Source excerpt =
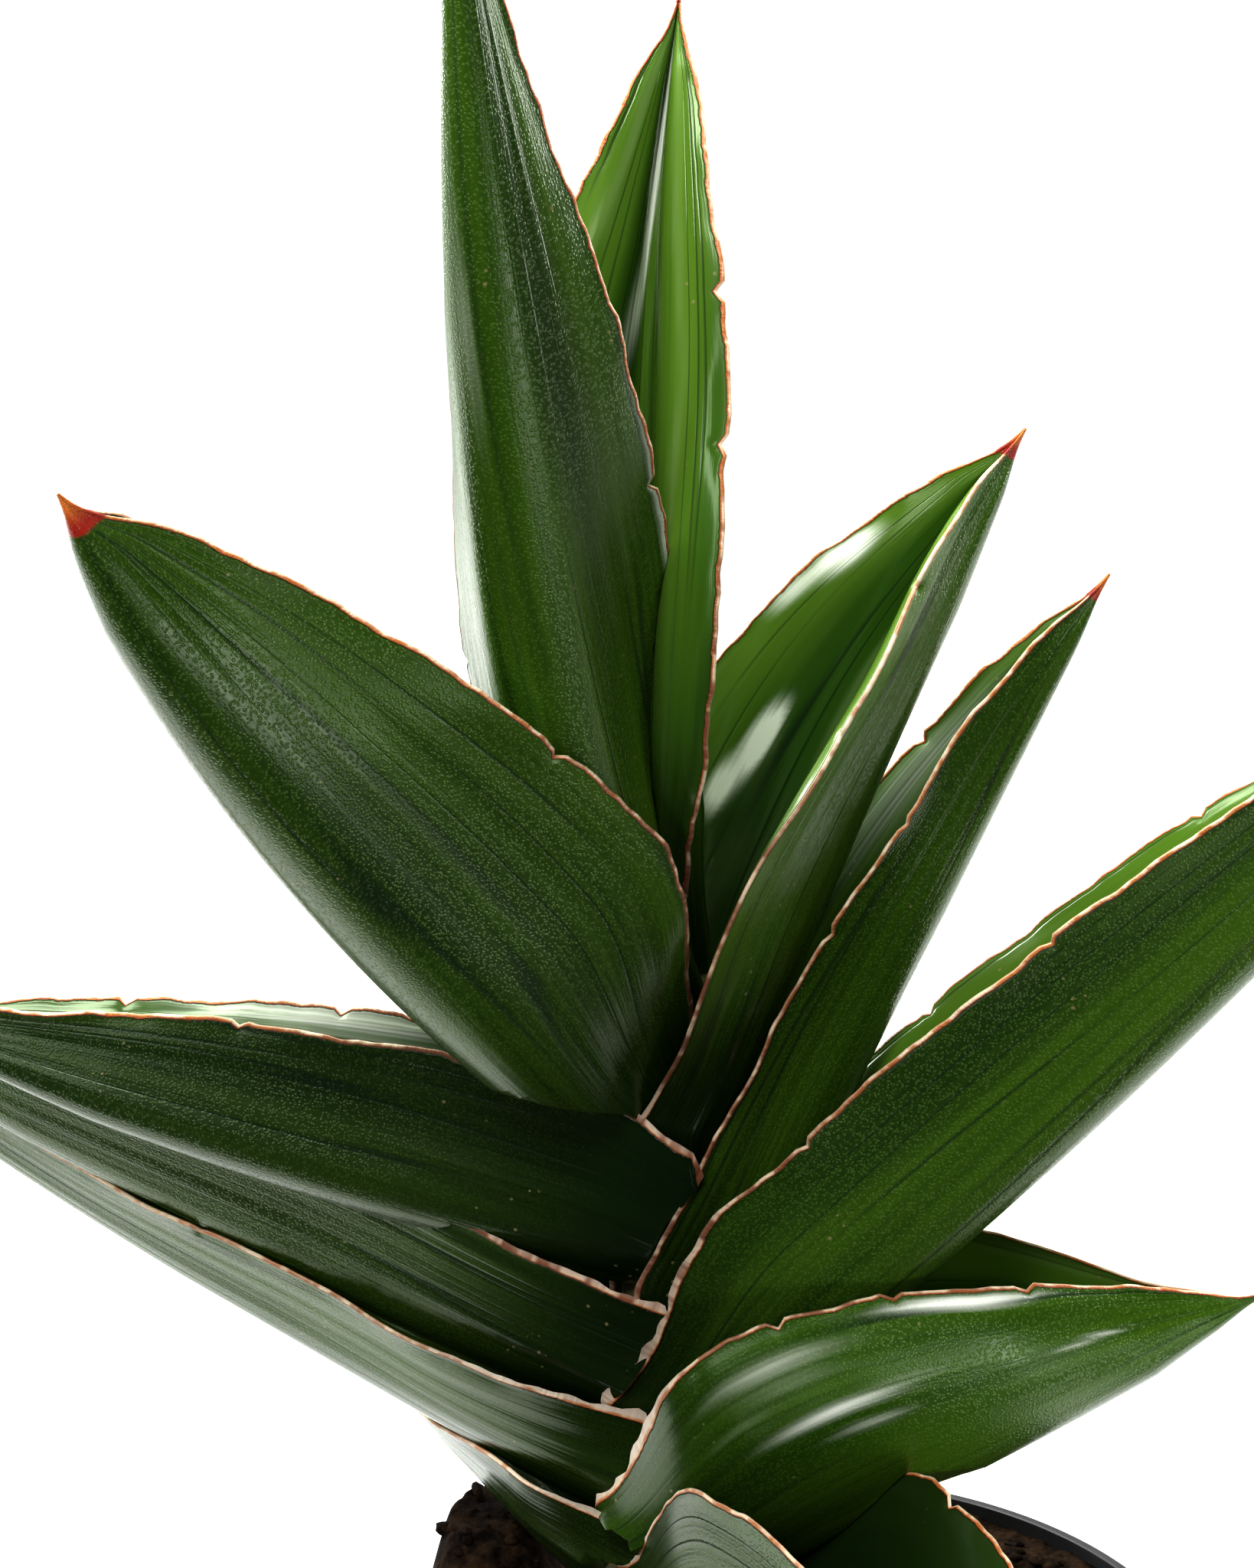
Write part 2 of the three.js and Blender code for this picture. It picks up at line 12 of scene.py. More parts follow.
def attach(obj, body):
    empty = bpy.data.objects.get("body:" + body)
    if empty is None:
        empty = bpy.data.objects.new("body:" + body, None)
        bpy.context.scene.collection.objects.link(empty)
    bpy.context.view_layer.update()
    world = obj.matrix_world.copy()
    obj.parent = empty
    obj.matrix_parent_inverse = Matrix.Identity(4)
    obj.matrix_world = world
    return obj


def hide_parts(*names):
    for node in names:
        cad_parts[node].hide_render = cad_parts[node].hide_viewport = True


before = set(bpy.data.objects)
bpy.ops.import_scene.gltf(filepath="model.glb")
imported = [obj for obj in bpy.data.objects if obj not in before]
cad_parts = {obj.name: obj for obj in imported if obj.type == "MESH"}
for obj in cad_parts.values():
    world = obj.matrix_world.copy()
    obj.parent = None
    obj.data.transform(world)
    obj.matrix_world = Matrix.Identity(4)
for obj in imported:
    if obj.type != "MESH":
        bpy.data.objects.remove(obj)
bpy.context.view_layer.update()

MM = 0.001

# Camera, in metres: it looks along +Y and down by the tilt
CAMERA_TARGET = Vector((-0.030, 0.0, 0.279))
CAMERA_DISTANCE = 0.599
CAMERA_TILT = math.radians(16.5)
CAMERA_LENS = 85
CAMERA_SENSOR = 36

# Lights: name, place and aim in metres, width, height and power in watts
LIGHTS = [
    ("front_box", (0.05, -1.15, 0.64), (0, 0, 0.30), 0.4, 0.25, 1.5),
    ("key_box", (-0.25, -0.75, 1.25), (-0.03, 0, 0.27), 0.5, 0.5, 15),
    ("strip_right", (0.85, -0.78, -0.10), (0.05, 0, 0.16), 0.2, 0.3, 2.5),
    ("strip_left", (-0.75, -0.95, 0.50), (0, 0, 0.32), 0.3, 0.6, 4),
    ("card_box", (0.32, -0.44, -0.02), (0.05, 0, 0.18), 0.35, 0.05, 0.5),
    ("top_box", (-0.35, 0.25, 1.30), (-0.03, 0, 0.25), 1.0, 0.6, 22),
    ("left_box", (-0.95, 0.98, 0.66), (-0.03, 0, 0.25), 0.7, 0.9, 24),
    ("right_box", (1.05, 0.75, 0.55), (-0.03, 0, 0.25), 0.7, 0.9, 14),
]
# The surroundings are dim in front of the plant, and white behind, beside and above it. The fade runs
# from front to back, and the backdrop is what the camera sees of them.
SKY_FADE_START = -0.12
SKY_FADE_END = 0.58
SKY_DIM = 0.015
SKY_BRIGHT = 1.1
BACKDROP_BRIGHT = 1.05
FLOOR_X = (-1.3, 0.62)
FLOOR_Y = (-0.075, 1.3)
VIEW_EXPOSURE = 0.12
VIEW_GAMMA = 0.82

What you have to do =
Copy out exactly the lines from the one containing "before = set(bpy.data.objects)" to the one containing "CAMERA_SENSOR = 36", both ends inclusive.

Solution below =
before = set(bpy.data.objects)
bpy.ops.import_scene.gltf(filepath="model.glb")
imported = [obj for obj in bpy.data.objects if obj not in before]
cad_parts = {obj.name: obj for obj in imported if obj.type == "MESH"}
for obj in cad_parts.values():
    world = obj.matrix_world.copy()
    obj.parent = None
    obj.data.transform(world)
    obj.matrix_world = Matrix.Identity(4)
for obj in imported:
    if obj.type != "MESH":
        bpy.data.objects.remove(obj)
bpy.context.view_layer.update()

MM = 0.001

# Camera, in metres: it looks along +Y and down by the tilt
CAMERA_TARGET = Vector((-0.030, 0.0, 0.279))
CAMERA_DISTANCE = 0.599
CAMERA_TILT = math.radians(16.5)
CAMERA_LENS = 85
CAMERA_SENSOR = 36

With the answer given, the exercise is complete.